If you visit the actual page, you can browse around and find objects that you may want to turn into data features. Right click and inspect element to see the part of the html in which this object resides. For example if I click on the rating, I see something like:

<span class="restaurants-detail-overview-cards-RatingsOverviewCard__overallRating--nohTl">
    "4.5"
<\span>

There are a few ways I can search for this

In [86]:
# Search by class name
soup.find('span', attrs= {'class' : 'restaurants-detail-overview-cards-RatingsOverviewCard__overallRating--nohTl'})

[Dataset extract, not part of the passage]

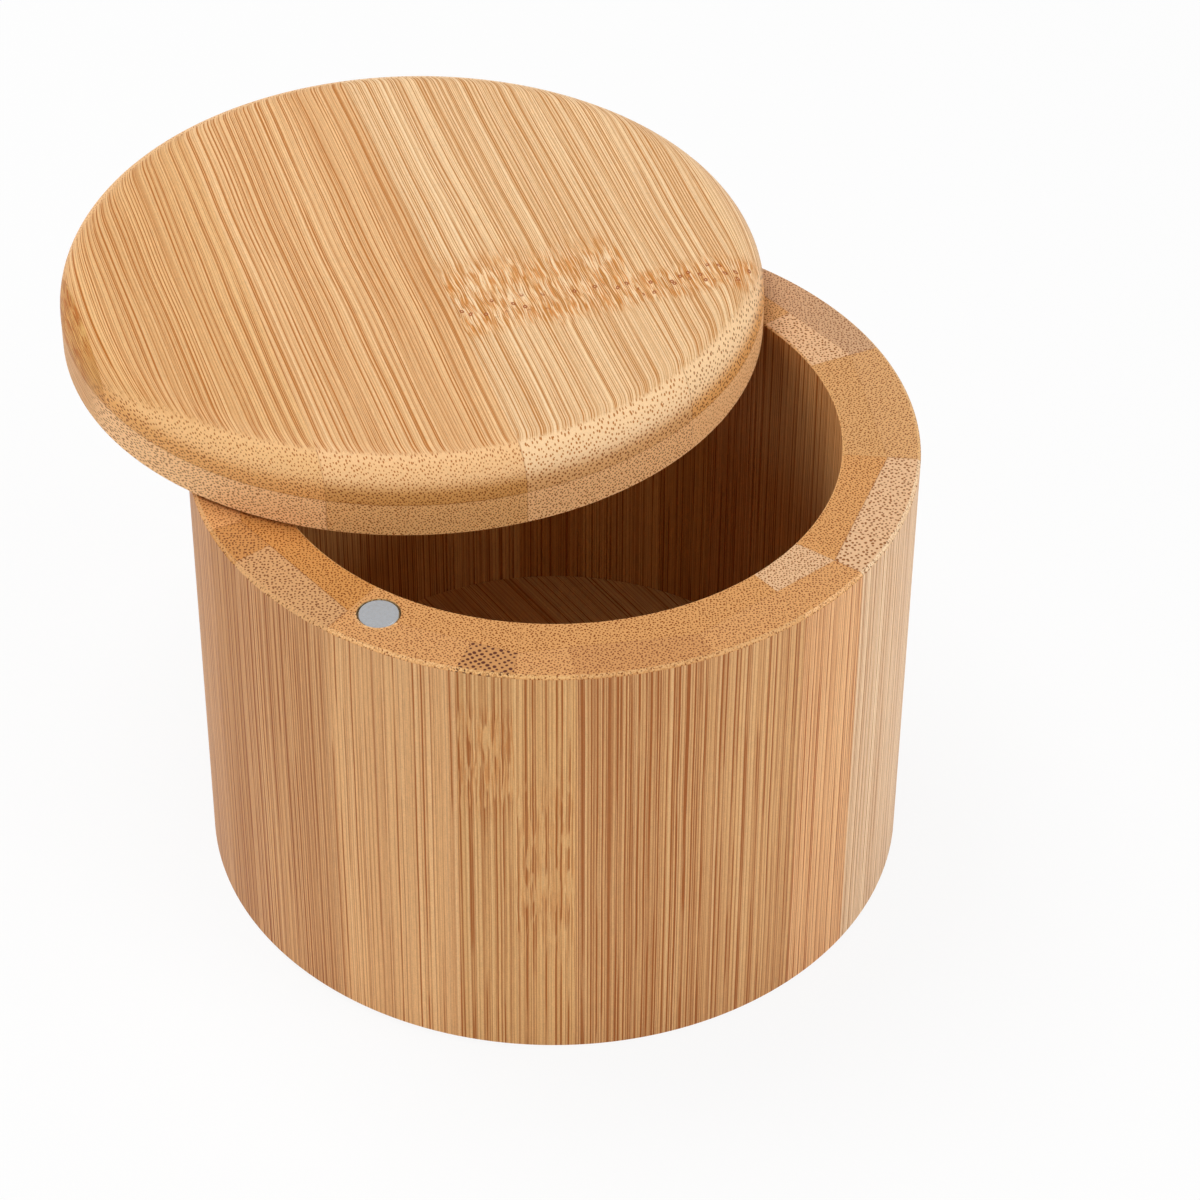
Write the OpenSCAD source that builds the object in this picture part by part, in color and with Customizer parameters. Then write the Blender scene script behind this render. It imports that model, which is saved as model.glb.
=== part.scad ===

<span class="restaurants-detail-overview-cards-RatingsOverviewCard__overallRating--nohTl">4.5<!-- --> </span>

In [87]:
# Just loop through all the 'span' objects and find ones that look something like a review
spans = soup.findAll('span')
ratings = []
for span in spans:
    try:
        # Capture anything with a number 0-5
        text = get_text(span)
        num = float(text)
        if num >=0 and num < 5:
            ratings.append(span)
    except:
        pass
    
# In this case, this will get us more than just the ratings we are looking for. So we have to be careful
print(ratings)

[<span class="restaurants-detail-overview-cards-RatingsOverviewCard__overallRating--nohTl">4.5<!-- --> </span>, <span class="row_num is-shown-at-tablet">3</span>, <span class="row_num is-shown-at-tablet">4</span>, <span class="row_num ">3</span>, <span class="row_num ">4</span>, <span class="numHelp emphasizeWithColor">1  </span>, <span class="numHelp emphasizeWithColor">1  </span>, <span class="badgetext">2</span>, <span class="badgetext">2</span>, <span class="badgetext">2</span>, <span class="numHelp emphasizeWithColor">2  </span>, <span class="badgetext">2</span>, <span class="numHelp emphasizeWithColor">2  </span>, <span class="numHelp emphasizeWithColor">1  </span>, <span class="numHelp emphasizeWithColor">1  </span>]


Ultimately, what we need is just a single function that will take in a soup object (assuming its from a page similar to the test page) and will output a dictionary of data containing all the elements we want from that page. This will be plugged into some process which will be designed to loop through lots of pages

In [101]:
def search_class(soup, class_name):
    return get_text(soup.find('span', attrs = {'class' : class_name}))

# Takes a restaurant page and converts to a dictionary of items we care about
def soup_to_dict_restaurant(restaurant_page_soup):
    
    # Overall Restaurant Rating
    overall_rating = float(search_class(restaurant_page_soup,'restaurants-detail-overview-cards-RatingsOverviewCard__overallRating--nohTl'))
    
    # Address of the restaurant
    street_address = search_class(restaurant_page_soup,'street-address')
    
    # Number of reviews
    review_count_text = search_class(restaurant_page_soup,'reviewCount')
    review_count = float(re.sub(' reviews', '', review_count_text))
    
    ###
    """
    Add in any more items you want to save. From this page, probably:
    - Restaurant Tags
    - 
    """
    ###
    
    # Build into dictionary
    dict_ = {
        'address' : street_address,
        'rating' : overall_rating,
        'num_reviews' : review_count
           }
    return dict_

In [103]:
# Try it out with our test page
soup_to_dict_restaurant(soup)

{'address': '800 16th St NW', 'rating': 4.5, 'num_reviews': 306.0}

We can repeat this process with a user page (https://www.tripadvisor.com/Profile/jujubean79) or a search page (https://www.tripadvisor.com/Restaurants-g28970-Washington_DC_District_of_Columbia.html we will need to get the links to the restaurant pages), or other page types on trip advisor. It would be really helpful to have good documentation for each site on:
* What types of pages that site has (user, restaurant, individual review, search page, etc.)
* How we will need to loop through those pages (do we start with a search of restaurants, then loop through links to restaurants, then links to users?)
* List of information grabbed from each page type

Gathering this info for each site will take time, but ideally, we should be able to take in a function for each page type- converting that page to a dictionary- and plug it in to a more generalizable process.